In fact, social media was awash with pictures of young boys in tears over the death of their hero. Boseman had touched the lives of millions around the world, both publicly and privately. He spent hours with young cancer patients offering hope and sometimes just helping them through their last days, like one story he shared on Sirius XM about two boys that were trying to just hold onto life until the premier of Black Panther.

Boseman portrayed several important Black Figures in recent American history: Jackie Robinson, James Brown and Thurgood Marshall. The latter he filmed after he was diagnosed with colon cancer. In fact, as we watched him the lead the army of Wakanda into battle, first in the Black Panther movie (and then again in the two last Avengers movies) Boseman was battling with the cancer that would eventually take his life.
When asked about accepting the role of T’Challa in the Marvel universe, Boseman replied.
“I asked myself, is this valuable for the world right now? When done right it gives people hope.”
A quiet giant, Boseman was never seen as overtly political, but he was always concerned for social justice. It showed in his choice of roles and such accurate portrayal of those iconic figures. But even in his last tweet before he died, Boseman congratulated Vice-presidential candidate Kamala Harris.
https://platform.twitter.com/widgets.jsYES @KamalaHarris! 👏🏾👏🏾👏🏾#WhenWeAllVote #Vote2020 pic.twitter.com/iOU3duBAcA
— Chadwick Boseman (@chadwickboseman) August 11, 2020
So, it was fitting that the day Boseman died coincided with both Jackie Robinson Day (the man who racially integrated major league baseball in the U.S.) and was exactly 57 years after Dr. Martin Luther King Jr. led the March on Washington.
In a tweet after news of his passing, President Barack Obama said of Boseman:
“Chadwick came to the White House to work with kids when he was playing Jackie Robinson. You could tell right away that he was blessed. To be young, gifted, and Black; to use that power to give them heroes to look up to; to do it all while in pain – what a use of his years.”
In fact, Boseman spoke about being Young, Gifted and Black during his acceptance speech for the movie Black Panther at the SAG awards last year.

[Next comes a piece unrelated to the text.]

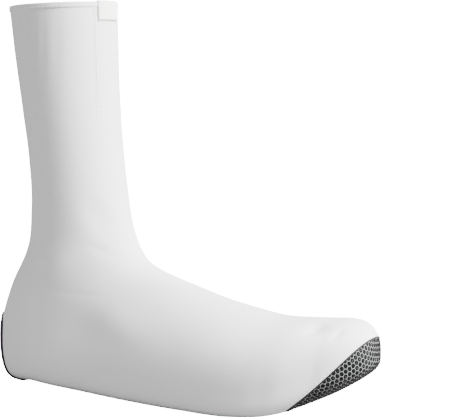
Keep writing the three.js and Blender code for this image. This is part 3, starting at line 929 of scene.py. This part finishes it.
def build_upper(scene):
    """The cloth as one closed wall: inner face, rounded rim, hem and outer face are rows of
    one grid over (u, angle), each row at its own distance from the smooth shoe."""
    form = Form(scene)
    shoe, trim = form.shoe, form.trim
    angle = turns(AROUND)
    edge = form.at_seam(angle, form.cap.seam_width / 2 + SEAM_GAP)
    last_row = edge.max()
    first_step = form.steps[0]
    hem_end = shoe.hem_height / first_step
    radius = (shoe.cloth_wall + shoe.hem_extra) / 2
    swing = np.linspace(0, math.pi, ROUND_ROWS + 1)
    rim_u = radius * (1 - np.sin(swing)) / first_step
    rim_out = (shoe.hem_extra - shoe.cloth_wall) / 2 - radius * np.cos(swing)
    hem_u = np.linspace(rim_u[-1], hem_end, HEM_ROWS + 1)[1:]
    hem_out = np.full(HEM_ROWS, shoe.hem_extra)
    below, left = np.array(HEM_STEPS).T
    step_u = hem_end + below * MM / first_step
    step_out = left * shoe.hem_extra
    outer_u = np.linspace(step_u[-1], last_row, OUTER_ROWS + 1)[1:]
    outer_out = np.zeros(OUTER_ROWS)
    inner_u = np.linspace(last_row, rim_u[0], INNER_ROWS + 1)[:-1]
    inner_out = np.full(INNER_ROWS, -shoe.cloth_wall)
    rows = np.concatenate([rim_u, hem_u, step_u, outer_u, inner_u])[:, None]
    offsets = np.concatenate([rim_out, hem_out, step_out, outer_out, inner_out])[:, None]
    fan = FAN_FROM + (rows - FAN_FROM) * (edge - FAN_FROM) / (last_row - FAN_FROM)
    points = form.place(np.where(rows <= FAN_FROM, rows, fan), angle, offsets)
    quads = grid_quads(len(rows), AROUND, close_rows=True)
    piece = add_mesh("cloth_upper", points, [quads], ["upper"])
    cleat_middle = shoe.foot_length - form.cap.reach - CLEAT_BEHIND_SEAM - trim.cleat_length / 2
    heel_middle = form.back_x + trim.patch_under + HEEL_BEHIND_PATCH + trim.heel_length / 2
    ball_shift = form.values[:, SHIFT].min()
    cut_opening(piece, form, trim.cleat_length, trim.cleat_width, cleat_middle, ball_shift)
    cut_opening(piece, form, trim.heel_length, trim.heel_width, heel_middle, 0.0)
    piece.data.set_sharp_from_angle(angle=math.radians(CLOTH_SHARP))
    piece.data.materials.append(cloth_material(scene.overshoe_colours))


def opening_outline(length, width, middle_x, middle_y):
    """Points round a rounded rectangle: straight sides and quarter circles, by arc length."""
    radius = min(OPENING_CORNER, length * CORNER_SHARE, width * CORNER_SHARE)
    x, y = length / 2 - radius, width / 2 - radius
    quarter = np.linspace(0, math.pi / 2, CORNER_POINTS)
    arcs = []
    for number, (sx, sy) in enumerate(((1, 1), (-1, 1), (-1, -1), (1, -1))):
        swing = quarter + number * math.pi / 2
        arc_x, arc_y = sx * x + radius * np.cos(swing), sy * y + radius * np.sin(swing)
        arcs.append(np.stack([arc_x, arc_y], -1))
    dense = np.concatenate([*arcs, arcs[0][:1]])
    run = run_along(dense)
    at = np.arange(OPENING_AROUND) * run[-1] / OPENING_AROUND
    outline = np.stack([np.interp(at, run, dense[:, 0]), np.interp(at, run, dense[:, 1])], -1)
    return outline + np.array([middle_x, middle_y])


def cut_opening(piece, form, length, width, middle_x, middle_y):
    """Cuts an upright block with rounded corners through the sole cloth."""
    outline = opening_outline(length, width, middle_x, middle_y) - form.origin()[:2]
    reach = 2 * (form.shoe.cloth_wall + form.stand)
    low = np.concatenate([outline, np.full((OPENING_AROUND, 1), -reach)], axis=1)
    high = low + np.array([0, 0, 2 * reach])
    mesh = bpy.data.meshes.new("opening_block")
    groups = tube_faces(2, OPENING_AROUND)
    faces = [face for group in groups for face in group.tolist()]
    mesh.from_pydata(np.concatenate([low, high]).tolist(), [], faces)
    block = bpy.data.objects.new("opening_block", mesh)
    bpy.context.scene.collection.objects.link(block)
    cut = piece.modifiers.new("Opening", "BOOLEAN")
    cut.operation = "DIFFERENCE"
    cut.solver = "MANIFOLD"
    cut.object = block
    graph = bpy.context.evaluated_depsgraph_get()
    done = bpy.data.meshes.new_from_object(piece.evaluated_get(graph))
    piece.modifiers.clear()
    old = piece.data
    before = len(old.polygons)
    piece.data = done
    for used in (old, mesh):
        bpy.data.meshes.remove(used)
    if len(piece.data.polygons) == before:
        raise RuntimeError("the opening block didn't cut the sole")


def build_toe_cap(scene):
    """The closed end of the shoe in front of the seam: rows run from the seam to the tip
    over (u, angle), and raised cells follow a pattern laid out on a flat copy."""
    form = Form(scene)
    cap = form.cap
    wall = form.shoe.cloth_wall

    def ring_u(shares, angle):
        start = form.at_seam(angle, -cap.seam_width / 2 - SEAM_GAP)
        return start + (form.tip - start) * shares[:, None]

    angle = turns(FLAT_AROUND)
    u = ring_u(np.linspace(0, CAP_END, FLAT_ROWS), angle)
    flat = flatten(form.place(u, angle), form.normal(u, angle))
    flat = between(flat, CAP_ROWS, CAP_AROUND) / cap.cell_pitch
    c, s = math.cos(cap.cell_turn), math.sin(cap.cell_turn)
    flat = flat @ np.array([[c, s], [-s, c]])
    angle = turns(CAP_AROUND)
    share = np.linspace(0, CAP_END, CAP_ROWS)
    rise = 1 - smooth(cell_distance(flat), CELL_HALF - SLOPE_IN, CELL_HALF + SLOPE_OUT)
    height = cap.cell_height * (rise - 1) * smooth(share, 0, CAP_RISE)[:, None]
    outside = form.place(ring_u(share, angle), angle, height)
    inner_share = np.linspace(CAP_END, 0, CAP_INNER_ROWS)
    inside = form.place(ring_u(inner_share, angle), angle, -wall)
    tips = [form.place(form.tip, 0.0, -wall), form.place(form.tip, 0.0, -cap.cell_height)]
    points = np.concatenate([inside.reshape(-1, 3), outside.reshape(-1, 3), tips])
    faces = poled_faces(CAP_INNER_ROWS + CAP_ROWS, CAP_AROUND)
    piece = add_mesh("grip_toe_cap", points, faces, ["toe_cap"])
    inside_flat = np.repeat(flat[:1], CAP_INNER_ROWS, axis=0).reshape(-1, 2)
    middle = flat[-1].mean(axis=0)
    pattern = np.concatenate([inside_flat, flat.reshape(-1, 2), [middle, middle]])
    corner = np.empty(len(piece.data.loops), dtype=np.int32)
    piece.data.loops.foreach_get("vertex_index", corner)
    layer = piece.data.uv_layers.new(name="Pattern")
    layer.data.foreach_set("uv", pattern[corner].astype(np.float32).ravel())
    piece.data.materials.append(grip_material(scene.overshoe_colours))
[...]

“We know what it’s like to be a tail and not the head. We know what it’s like to be beneath and not above. And that is what we went to work with every day because we knew, not that we would be around during awards season and that it would make a billion dollars, but we knew that we had something special that we wanted to give the world. That we could be full human beings in the roles that we were playing. That we could create a world that exemplified a world that we wanted to see.”
Black Panther would not just be seen as a “Black movie” but instead a movie of universal appeal that featured a mostly Black cast. And its message seems as current as ever as it grapples with the Black experience in the U.S. while lauding Black excellence and the beauty of the African continent.
Boseman joins actors like Heath Ledger and Paul Walker who died so young and at the height of their careers. But the fact that Boseman suffered quietly for the last four years says so much about his humility and perseverance. I remember seeing Boseman on HBO’s “The Shop” with Lebron James and thinking he did not look well. Little did I know this would be one of his last public appearances.
Still, Boseman was no stranger to struggle. In his commencement speech in 2018 at Howard University, his alma matter, Boseman shared what he overcame in the world of acting.
“When I dared to challenge the system that would relegate us to victims and stereotypes with no clear historical backgrounds, no hopes or talents, when I questioned that method of portrayal, a different path opened up for me, the path to my destiny.”
2020 has hit hard with so much premature death: the hundreds of thousands from the current pandemic, to accidents like the death of Kobe Bryant, and also the killings of unarmed Black people by police… but Chadwick’s passing hit different. In the words of Black Panther Director Ryan Coogler, “I have to reckon with the fact that Chad is an ancestor now. And I know that he will watch over us, until we meet again.” Rest in power, King.